There are probably more things, content isn't bad but delivery is terrible.
 

Thasmodious said:
You don't have an option for - I only now read Dungeon BECAUSE it is online.

Amen to that! I would love to read them as print mags but those of us outside the US have never had that luxury.. I just print anything I want to read away from my PC.

Although I can't compare the content to the old print versions, some of it I like, and some of it I don't. I do, however, share the frustration with the delivery. What's the point in "teasing" us with what's coming up if it never arrives?
 

It just goes to my digital trash pile; downloaded und shoved to a folder to be forgotten about.

Reading a PDF of more than, say, two pages is nothing I'd like to do in my free time. And printing the stuff for easier reading - resulting in piles of unbound sheets of paper - isn't any better.

Frankly speaking, Dungeon is still a print magazine. The page layout in portrait style is only fit to be printed. WotC embraces the digital world, but still produces for the printer's world.

Either give me a printed magazin or a file prepared for screen usage, but not such a unfit compromise.

---
Huldvoll

Jan van Leyden
 

Bagpuss said:
It's not the content that I consider "throwaway" to me it's the attitude of WotC to the online magazine format.

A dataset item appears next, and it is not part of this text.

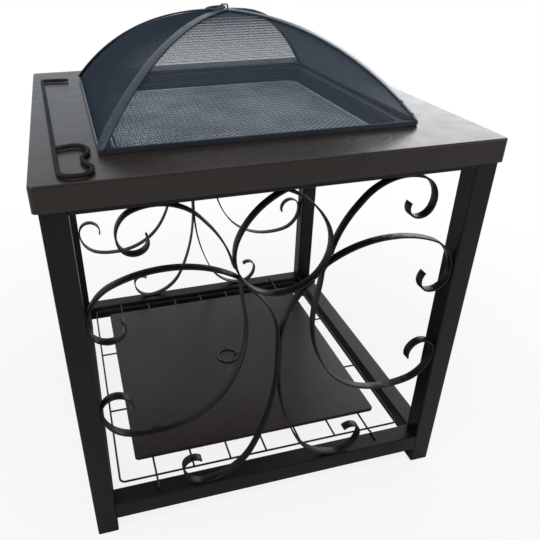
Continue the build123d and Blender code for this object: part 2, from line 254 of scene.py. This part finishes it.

The actual adventures seem to be to the standard I'd expect from Dungeon over the years. It stuff like the following that makes it clear WotC don't value the magazines or their reputation.

a) No regular columns.
b) No clear editor, or person solely responsible for the publication of the magazines
c) No regular release schedule.
d) Failure to meet promised content
e) Missed release dates.
f) Failure to fix admitted faults.
g) Failure to respond to feedback.
h) Poor organisation of content.
i) Failure to deliver promised PDF compilations.

There are probably more things, content isn't bad but delivery is terrible.
I hope this will improve with the actual 4E release. It might be better not to count on it, but it would be better for WotC if it did...
 

Agreed. With what I have sen of Dungeon, Dragon, and DDI in general (i.e. virtually nothing) why would anyone pay for the content at the rate of 10 bucks or more a month?

WOTC has had eight months so far to prove that the ten bucks is a good deal, but who would pay 80 dollars for what has been put up since August?
 

Bagpuss said:
It's not the content that I consider "throwaway" to me it's the attitude of WotC to the online magazine format. The actual adventures seem to be to the standard I'd expect from Dungeon over the years. It stuff like the following that makes it clear WotC don't value the magazines or their reputation.

a) No regular columns.
b) No clear editor, or person solely responsible for the publication of the magazines
c) No regular release schedule.
d) Failure to meet promised content
e) Missed release dates.
f) Failure to fix admitted faults.
g) Failure to respond to feedback.
h) Poor organisation of content.
i) Failure to deliver promised PDF compilations.

There are probably more things, content isn't bad but delivery is terrible.

Agreed.

To date, WotC has proven they are unable to publish an e-zine that would attract my interest in any way. There have been a couple of good adventures (Ari's being one of them), but truth be told, both e-Drag and e-Dun have seriously underwhelmed me since WotC has taken responsibility for them.

Actually, the only positive about either e-zine is that they are currently free.